THE DATA >>
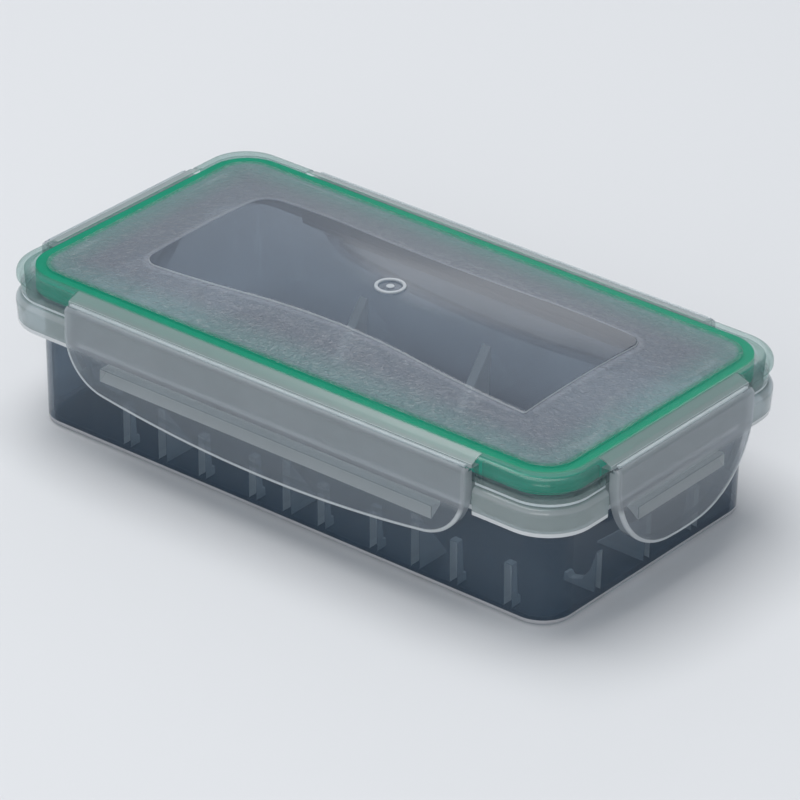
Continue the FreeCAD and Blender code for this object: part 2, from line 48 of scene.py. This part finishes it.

---

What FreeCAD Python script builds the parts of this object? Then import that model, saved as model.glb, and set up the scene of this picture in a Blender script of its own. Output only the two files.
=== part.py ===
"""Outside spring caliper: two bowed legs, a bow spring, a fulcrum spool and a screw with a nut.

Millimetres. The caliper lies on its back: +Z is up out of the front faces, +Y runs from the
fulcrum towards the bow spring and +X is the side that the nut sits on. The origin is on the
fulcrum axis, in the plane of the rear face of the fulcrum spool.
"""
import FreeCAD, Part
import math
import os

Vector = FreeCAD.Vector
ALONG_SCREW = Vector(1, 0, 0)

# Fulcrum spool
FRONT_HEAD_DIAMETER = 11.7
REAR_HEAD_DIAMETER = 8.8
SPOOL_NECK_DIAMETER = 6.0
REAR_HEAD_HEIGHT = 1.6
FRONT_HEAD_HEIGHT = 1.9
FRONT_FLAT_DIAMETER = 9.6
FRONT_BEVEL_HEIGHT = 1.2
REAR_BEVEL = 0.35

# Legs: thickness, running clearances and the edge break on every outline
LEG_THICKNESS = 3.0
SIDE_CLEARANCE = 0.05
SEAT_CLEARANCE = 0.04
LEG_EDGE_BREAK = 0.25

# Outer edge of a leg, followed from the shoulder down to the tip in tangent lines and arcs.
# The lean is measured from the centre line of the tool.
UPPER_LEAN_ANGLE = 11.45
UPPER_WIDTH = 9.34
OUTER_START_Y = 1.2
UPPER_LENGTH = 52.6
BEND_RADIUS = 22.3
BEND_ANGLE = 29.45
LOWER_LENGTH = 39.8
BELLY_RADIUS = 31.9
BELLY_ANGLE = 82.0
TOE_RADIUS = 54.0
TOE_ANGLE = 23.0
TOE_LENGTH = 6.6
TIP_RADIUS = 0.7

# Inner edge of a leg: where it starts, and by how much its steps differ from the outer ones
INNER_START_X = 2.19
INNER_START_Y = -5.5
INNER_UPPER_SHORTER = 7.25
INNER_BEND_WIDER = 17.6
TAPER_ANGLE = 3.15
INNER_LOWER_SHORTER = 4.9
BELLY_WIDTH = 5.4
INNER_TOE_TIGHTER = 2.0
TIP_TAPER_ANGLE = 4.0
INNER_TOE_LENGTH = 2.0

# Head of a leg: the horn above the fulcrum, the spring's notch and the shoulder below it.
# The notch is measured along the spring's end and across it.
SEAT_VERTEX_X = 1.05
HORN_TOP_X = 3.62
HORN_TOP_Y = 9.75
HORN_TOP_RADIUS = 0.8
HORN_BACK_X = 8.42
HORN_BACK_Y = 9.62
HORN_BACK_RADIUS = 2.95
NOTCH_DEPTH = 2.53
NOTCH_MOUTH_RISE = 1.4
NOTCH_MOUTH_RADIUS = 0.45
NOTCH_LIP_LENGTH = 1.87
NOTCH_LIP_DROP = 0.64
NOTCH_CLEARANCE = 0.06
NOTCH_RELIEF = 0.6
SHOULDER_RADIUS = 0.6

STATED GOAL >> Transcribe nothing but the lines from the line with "What FreeCAD Python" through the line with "TIP_RADIUS = 0.7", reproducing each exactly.

EXERCISE RESPONSE >>
What FreeCAD Python script builds the parts of this object? Then import that model, saved as model.glb, and set up the scene of this picture in a Blender script of its own. Output only the two files.
=== part.py ===
"""Outside spring caliper: two bowed legs, a bow spring, a fulcrum spool and a screw with a nut.

Millimetres. The caliper lies on its back: +Z is up out of the front faces, +Y runs from the
fulcrum towards the bow spring and +X is the side that the nut sits on. The origin is on the
fulcrum axis, in the plane of the rear face of the fulcrum spool.
"""
import FreeCAD, Part
import math
import os

Vector = FreeCAD.Vector
ALONG_SCREW = Vector(1, 0, 0)

# Fulcrum spool
FRONT_HEAD_DIAMETER = 11.7
REAR_HEAD_DIAMETER = 8.8
SPOOL_NECK_DIAMETER = 6.0
REAR_HEAD_HEIGHT = 1.6
FRONT_HEAD_HEIGHT = 1.9
FRONT_FLAT_DIAMETER = 9.6
FRONT_BEVEL_HEIGHT = 1.2
REAR_BEVEL = 0.35

# Legs: thickness, running clearances and the edge break on every outline
LEG_THICKNESS = 3.0
SIDE_CLEARANCE = 0.05
SEAT_CLEARANCE = 0.04
LEG_EDGE_BREAK = 0.25

# Outer edge of a leg, followed from the shoulder down to the tip in tangent lines and arcs.
# The lean is measured from the centre line of the tool.
UPPER_LEAN_ANGLE = 11.45
UPPER_WIDTH = 9.34
OUTER_START_Y = 1.2
UPPER_LENGTH = 52.6
BEND_RADIUS = 22.3
BEND_ANGLE = 29.45
LOWER_LENGTH = 39.8
BELLY_RADIUS = 31.9
BELLY_ANGLE = 82.0
TOE_RADIUS = 54.0
TOE_ANGLE = 23.0
TOE_LENGTH = 6.6
TIP_RADIUS = 0.7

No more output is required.